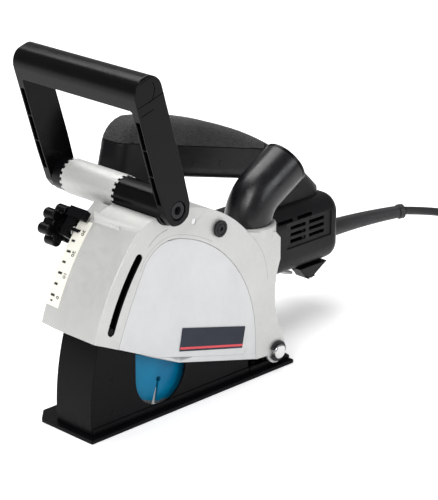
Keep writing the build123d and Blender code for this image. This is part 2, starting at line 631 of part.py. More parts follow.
# ---------------------------------------------------------------- motor, along X
def make_motor():
    with BuildPart() as shaft:
        add(x_disc(MOTOR_Y, SZ, 3, SX + 14, SX + 30))
        add(x_disc(MOTOR_Y, SZ, 5, SX + 30, 118))
    save(shaft, "armature_shaft")
    with BuildPart() as core:
        with BuildSketch(at_x(-30)):
            with Locations((MOTOR_Y, SZ)):
                Circle(20)
                with PolarLocations(19, 12):
                    Rectangle(5, 2, mode=Mode.SUBTRACT)
                Circle(5, mode=Mode.SUBTRACT)
        extrude(amount=60)
    save(core, "armature_core")
    with BuildPart() as comm:
        add(x_ring(MOTOR_Y, SZ, 13, 5, 52, 78))
    save(comm, "commutator")
    with BuildPart() as fan:
        add(x_ring(MOTOR_Y, SZ, 26, 5, -58, -55))
        with BuildSketch(at_x(-55)):
            with Locations((MOTOR_Y, SZ)):
                with PolarLocations(17, 9):
                    Rectangle(15, 1.6)
                Circle(11)
                Circle(5, mode=Mode.SUBTRACT)
        extrude(amount=9)
    save(fan, "cooling_fan")
    with BuildPart() as stator:
        with BuildSketch(at_x(-32)):
            with Locations((MOTOR_Y, SZ)):
                Circle(29)
                Circle(20.6, mode=Mode.SUBTRACT)
        extrude(amount=64)
    save(stator, "stator_core")
    with BuildPart() as bearings:
        add(x_ring(MOTOR_Y, SZ, 13.9, 5 + RUN_GAP, -84, -74))
        add(x_ring(MOTOR_Y, SZ, 11, 5 + RUN_GAP, 104, 112))
    save(bearings, "armature_bearings")
    with BuildPart() as baffle:
        add(x_ring(MOTOR_Y, SZ, 29, 22, -44, -41))
    save(baffle, "air_baffle")
    with BuildPart() as seat:
        add(x_ring(MOTOR_Y, SZ, 29, 11, 104, 112))
        for k in range(4):
            with Locations((108, MOTOR_Y + 20 * cos(pi / 2 * k + pi / 4), SZ + 20 * sin(pi / 2 * k + pi / 4))):
                Cylinder(6, 12, rotation=(0, 90, 0), mode=Mode.SUBTRACT)
    save(seat, "rear_bearing_seat")
    with BuildPart() as brushes:
        for side in (-1, 1):
            with Locations((65, MOTOR_Y + side * 18.7, SZ)):
                Box(7, 11, 6)
    save(brushes, "carbon_brushes")
    with BuildPart() as holders:
        for side in (-1, 1):
            with Locations((65, MOTOR_Y + side * 21.5, SZ)):
                Box(11, 13, 10)
                Box(7, 20, 6, mode=Mode.SUBTRACT)
    save(holders, "brush_holders")


def make_motor_housing():
    with BuildPart() as housing:
        with BuildSketch(at_x(MOTOR_FRONT)):
            with Locations((MOTOR_Y, SZ)):
                RectangleRounded(2 * MOTOR_HALF_Y, 2 * MOTOR_HALF_Z, 18)
        extrude(amount=MOTOR_REAR - MOTOR_FRONT)
        fillet(housing.edges().group_by(Axis.X)[-1], radius=12)
        with BuildSketch(at_x(MOTOR_FRONT)):
            with Locations((MOTOR_Y, SZ)):
                Circle(29)
        extrude(amount=180, mode=Mode.SUBTRACT)
        vent_y = MOTOR_Y - MOTOR_HALF_Y
        with Locations((111, vent_y, 86)):                    # recessed vent panel on the near side
            Box(60, 3, 24, mode=Mode.SUBTRACT)
        for x in (97, 122):
            for z in (93, 86.5, 80):
                with Locations((x, vent_y + 4, z)):
                    Box(20, 22, 3.2, mode=Mode.SUBTRACT)
        for x in (97, 122):                                   # intake slots on the far side
            for z in (93, 86.5, 80):
                with Locations((x, 2 * MOTOR_Y - vent_y - 4, z)):
                    Box(20, 22, 3.2, mode=Mode.SUBTRACT)
        add(x_disc(MOTOR_Y, CORD_Z, GLAND_R, 110, MOTOR_REAR + 2), mode=Mode.SUBTRACT)
    save(housing, "motor_housing")
    with BuildPart() as foot:
        with BuildSketch(at_y(58)):
            Polygon((105, 46.0), (143, 46.0), (122, 34), (116, 34), align=None)
        extrude(amount=14)
        fillet(foot.edges().filter_by(Axis.Y).group_by(Axis.Z)[0], radius=2.5)
    save(foot, "rear_foot")
    with BuildPart() as bracket:
        with BuildSketch(at_y(78)):
            with BuildLine():
                Polyline((92, 46.0), (100, 39), (112, 35.5))
                Line((112, 35.5), (112.8, 38))
                Polyline((112.8, 38), (101, 41.5), (96, 46.0), (92, 46.0))
            make_face()
        extrude(amount=18)
    save(bracket, "foot_bracket")


# ---------------------------------------------------------------- D handle
HANDLE_FOOT = SZ + MOTOR_HALF_Z                               # top face of the motor housing


SCREW_PLACES = ((-22, 178), (10, 170), (80, 142), (112, 124))


def handle_profile():
    """Side outline of the D handle, standing on the motor and gear housings."""
    with BuildSketch(at_y(0)) as outline:
        with BuildLine():
            Polyline((-62, HANDLE_FOOT), (-102, 130), (-113, 150), (-113, 185), (-108, 205))
            ThreePointArc((-108, 205), (-100, 222), (-84, 229.5))
            ThreePointArc((-84, 229.5), (-30, 218.5), (13, 203.6))
            ThreePointArc((13, 203.6), (70, 176.5), (143, 118))
            Line((143, 118), (143, HANDLE_FOOT))
            Line((143, HANDLE_FOOT), (64, HANDLE_FOOT))
            ThreePointArc((64, HANDLE_FOOT), (60, 127), (65, 140.7))
            Line((65, 140.7), (-62, 173))
            ThreePointArc((-62, 173), (-74, 166), (-79, 150))
            Polyline((-79, 150), (-68, 130), (-36, HANDLE_FOOT), (-62, HANDLE_FOOT))
        make_face()
    return outline.sketch


def grip_zone():
    """Region above the seam line, where the soft grip sits."""
    with BuildSketch(at_y(0)) as zone:
        Polygon((-96, 212), (66, 171), (150, 260), (-140, 260), (-140, 216), align=None)
    return zone.sketch


def leg_flare(profile, side):
    """Extra width on one side of the front leg, none at the top and growing towards the boss tube."""
    edge, wide = MOTOR_Y + side * HANDLE_HALF, MOTOR_Y + side * LEG_HALF
    with BuildPart() as flare:
        wall(profile, min(edge, wide), max(edge, wide))
        with BuildSketch(at_x(-120)):
            Polygon((edge, 212), (wide, 186), (wide, 150), (edge, 128), align=None)
        extrude(amount=36, mode=Mode.INTERSECT)
    return flare.part


def make_handle():
    profile = handle_profile()
    near, far = MOTOR_Y - HANDLE_HALF, MOTOR_Y + HANDLE_HALF
    for name, side, y0, y1, c0, c1 in (("handle_left", -1, near, MOTOR_Y, near + 3, MOTOR_Y + 1),
                                       ("handle_right", 1, MOTOR_Y, far, MOTOR_Y - 1, far - 3)):
        with BuildPart() as shell:
            wall(profile, y0, y1)
            add(leg_flare(profile, side))
            wall(grip_zone(), near - 1, far + 1, mode=Mode.SUBTRACT)
            with BuildSketch(at_y(c1)):                       # hollow for the switch and the wires
                Polygon((-104, 150), (-104, 200), (-96, 206), (66, 166), (84, 150), (120, 124), (120, 116),
                        (69, 116), (69, 146), (-62, 178), (-83, 166), (-83, 150), align=None)
            extrude(amount=c1 - c0, mode=Mode.SUBTRACT)
            with BuildSketch(at_y(MOTOR_Y + 7)):              # trigger opening
                Polygon((-79, 150), (-79, 190), (-36, 180), (-36, 160), align=None)
            extrude(amount=14, mode=Mode.SUBTRACT)
            add(disc(-50, 184, 4.0, near - 1, far + 1), mode=Mode.SUBTRACT)
            for x, z in SCREW_PLACES:
                add(disc(x, z, 2.8, near - 1, near + 1.8), mode=Mode.SUBTRACT)
        save(shell, name)
    with BuildPart() as grip:
        with BuildSketch(at_y(0)) as cut:
            add(profile)
            add(grip_zone(), mode=Mode.INTERSECT)
        wall(cut.sketch, near, far)
    save(grip, "soft_grip")
    with BuildPart() as trigger:
        with BuildSketch(at_y(MOTOR_Y + 6.6)):
            with BuildLine():
                Polyline((-77, 178), (-77, 168), (-72, 160))
                ThreePointArc((-72, 160), (-58, 163.5), (-42, 158))
                Polyline((-42, 158), (-40, 174), (-77, 178))
            make_face()
            with Locations((-75, 175.5)):                     # boss on the trigger's hinge
                Circle(3.2)
        extrude(amount=13.2)
        fillet(trigger.edges().filter_by(Axis.Y).group_by(Axis.Z)[0], radius=3)
    save(trigger, "trigger")
    with BuildPart() as button:
        add(disc(-50, 184, 3.95, near - 3.5, near + 4.4))
        fillet(button.edges().group_by(Axis.Y)[0], radius=1)
    save(button, "lock_button")
    with BuildPart() as switch:
        with BuildSketch(at_y(MOTOR_Y + 9)):
            Polygon((-80, 189.5), (-80, 201), (-34, 189), (-34, 177.5), align=None)
        extrude(amount=18)
    save(switch, "switch_block")
    with BuildPart() as screws:
        for x, z in SCREW_PLACES:
            add(disc(x, z, 2.8, near - 0.2, near + 1.8))
    save(screws, "handle_screws")


# ---------------------------------------------------------------- cord
CORD_R = 4.0
CORD_Z = 63.0
GLAND_R = 9.0
ROUTE = [(257, 47, 66.5), (287, 38.5, 61), (316, 34, 51), (342, 31, 37.5), (364, 27, 23), (383, 18, 11),
         (398, 4, 5.2), (407, -14, 4), (411, -34, 4)]
COIL_X, COIL_Y = 359.0, -36.0
COIL_R = 44.0                 # mean radius of the turns
COIL_H = 32.0


def make_gland():
    with BuildPart() as gland:
        with BuildLine():
            path = FilletPolyline((MOTOR_REAR, MOTOR_Y, CORD_Z), (190, MOTOR_Y, CORD_Z), (223, 57.5, 66), ROUTE[0],
                                  radius=90)
        sections = [(0.0, 9.0), (0.5, 7.4), (0.97, 6.0)]
        for t, r in sections:
            with BuildSketch(Plane(origin=path @ t, z_dir=path % t)):
                Circle(r)
        loft()
        with BuildSketch(Plane(origin=path @ 0.93, z_dir=path % 0.93)):
            Circle(7.2)
        extrude(amount=5)
        with Locations(Plane(origin=path @ 0, z_dir=path % 0)):
            Cylinder(GLAND_R, 12, align=(Align.CENTER, Align.CENTER, Align.MAX))
    save(gland, "cord_guard")


def rounded_route(points):
    """Straight runs joined by tangent arcs, each as large as its two runs allow."""
    radii = []
    for before, here, after in zip(points, points[1:], points[2:]):
        a, b = Vector(here) - Vector(before), Vector(after) - Vector(here)
        turn = radians(a.get_angle(b))
        radii.append(0.45 * min(a.length, b.length) / tan(turn / 2))
    print("cord radii", [round(r) for r in radii])
    return FilletPolyline(*points, radius=radii)


def make_cord():
    with BuildPart() as tube:
        with BuildLine():
            path = rounded_route(ROUTE)
        with BuildSketch(Plane(origin=path @ 0, z_dir=path % 0)):
            Circle(CORD_R)
        sweep(path=path)
    print("tube volume", round(tube.part.volume), "section x length", round(pi * CORD_R ** 2 * path.length))
    save(tube, "cord_tube")
    with BuildPart() as coil:
        with Locations((COIL_X, COIL_Y, 0)):
            Cylinder(COIL_R + 12, COIL_H, align=(Align.CENTER, Align.CENTER, Align.MIN))
            Cylinder(COIL_R - 12, COIL_H, align=(Align.CENTER, Align.CENTER, Align.MIN), mode=Mode.SUBTRACT)
    save(coil, "cord_coil")
    with BuildPart() as plug:
        with BuildSketch(Plane.XY.offset(COIL_H)):
            with Locations((COIL_X, COIL_Y - COIL_R)):
                RectangleRounded(46, 16, 5)
        extrude(amount=13)
        for y in (-5.5, 5.5):                                 # pins
            with Locations((COIL_X - 22, COIL_Y - COIL_R + y, COIL_H + 6.5)):
                Cylinder(2.2, 20, rotation=(0, -90, 0), align=(Align.CENTER, Align.CENTER, Align.MIN))
    save(plug, "mains_plug")


make_sole()
make_guard()
make_guide_pin()
make_pivot_bracket()
make_pivot_pin()
make_return_spring()
make_cover()
make_side_cover()
make_cover_fasteners()
make_nozzle()
make_bail()
make_depth_stop()
make_spindle()
make_blade("blade_near", -SPACER_HALF - BLADE_T, 15.4)
make_blade("blade_far", SPACER_HALF, 37.5)
make_bevels()
make_spindle_bearings()
make_gear_housing()
make_motor()
make_motor_housing()
make_handle()
make_gland()
make_cord()
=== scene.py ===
import bmesh
import bpy
import json
from math import atan2, cos, hypot, pi, radians, sin, tan
from mathutils import Matrix, Vector

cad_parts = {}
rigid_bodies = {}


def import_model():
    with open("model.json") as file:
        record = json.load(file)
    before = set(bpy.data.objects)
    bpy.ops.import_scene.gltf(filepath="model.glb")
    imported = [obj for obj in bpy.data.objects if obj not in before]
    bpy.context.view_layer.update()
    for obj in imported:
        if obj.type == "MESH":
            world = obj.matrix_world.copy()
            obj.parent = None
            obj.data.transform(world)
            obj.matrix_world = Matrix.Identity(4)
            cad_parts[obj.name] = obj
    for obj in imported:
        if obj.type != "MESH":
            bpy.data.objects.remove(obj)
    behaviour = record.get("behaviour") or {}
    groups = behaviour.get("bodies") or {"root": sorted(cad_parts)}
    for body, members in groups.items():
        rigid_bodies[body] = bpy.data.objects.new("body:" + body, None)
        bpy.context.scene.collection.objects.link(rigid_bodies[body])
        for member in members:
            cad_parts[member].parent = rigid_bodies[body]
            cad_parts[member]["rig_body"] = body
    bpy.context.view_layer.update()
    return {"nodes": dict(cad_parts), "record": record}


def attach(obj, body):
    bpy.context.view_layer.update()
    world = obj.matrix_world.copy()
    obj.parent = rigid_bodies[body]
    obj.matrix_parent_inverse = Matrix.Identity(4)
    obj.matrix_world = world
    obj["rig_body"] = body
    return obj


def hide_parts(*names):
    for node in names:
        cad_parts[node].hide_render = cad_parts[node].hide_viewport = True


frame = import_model()
NODES = frame["nodes"]
SCENE = bpy.context.scene
MM = 0.001
SHARP = 32                                                    # degrees from which an edge counts as sharp

# ------------------------------------------------------------------ shared places, millimetres
PIVOT_Z = 17.5
SPINDLE_X, SPINDLE_Z = -119.184, 78.751
MOTOR_Y = 70.0
COVER_NEAR = -26.0
BAIL_X, BAIL_Z, BAIL_TILT = -130.0, 182.5, 16.5
BAIL_NEAR, BAIL_FAR, BAIL_REACH = -37.5, 111.0, 124.0
ARM_T, BAR_T = 8.0, 25.0


# ------------------------------------------------------------------ camera
CAMERA_LENS = 154.0
CAMERA_PLACE = (-1.26547, -1.21976, 0.75484)
CAMERA_AIM = (0.6632, 0.6632, -0.3469)


def make_camera():
    camera = bpy.data.objects.new("camera", bpy.data.cameras.new("camera"))
    SCENE.collection.objects.link(camera)
    camera.data.lens = CAMERA_LENS
    camera.data.clip_end = 60
    camera.location = CAMERA_PLACE
    camera.rotation_euler = Vector(CAMERA_AIM).to_track_quat("-Z", "Y").to_euler()
    SCENE.camera = camera
    SCENE.view_settings.view_transform = "Standard"           # the default view would grey black and white


make_camera()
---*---
▸ Exercise aim: Extract, word for word, every line beginning with the one that holds "before = set(bpy.data.objects)" and concluding with the one that holds "obj.data.transform(world)". Include both of those lines.

▸ Task result:
    before = set(bpy.data.objects)
    bpy.ops.import_scene.gltf(filepath="model.glb")
    imported = [obj for obj in bpy.data.objects if obj not in before]
    bpy.context.view_layer.update()
    for obj in imported:
        if obj.type == "MESH":
            world = obj.matrix_world.copy()
            obj.parent = None
            obj.data.transform(world)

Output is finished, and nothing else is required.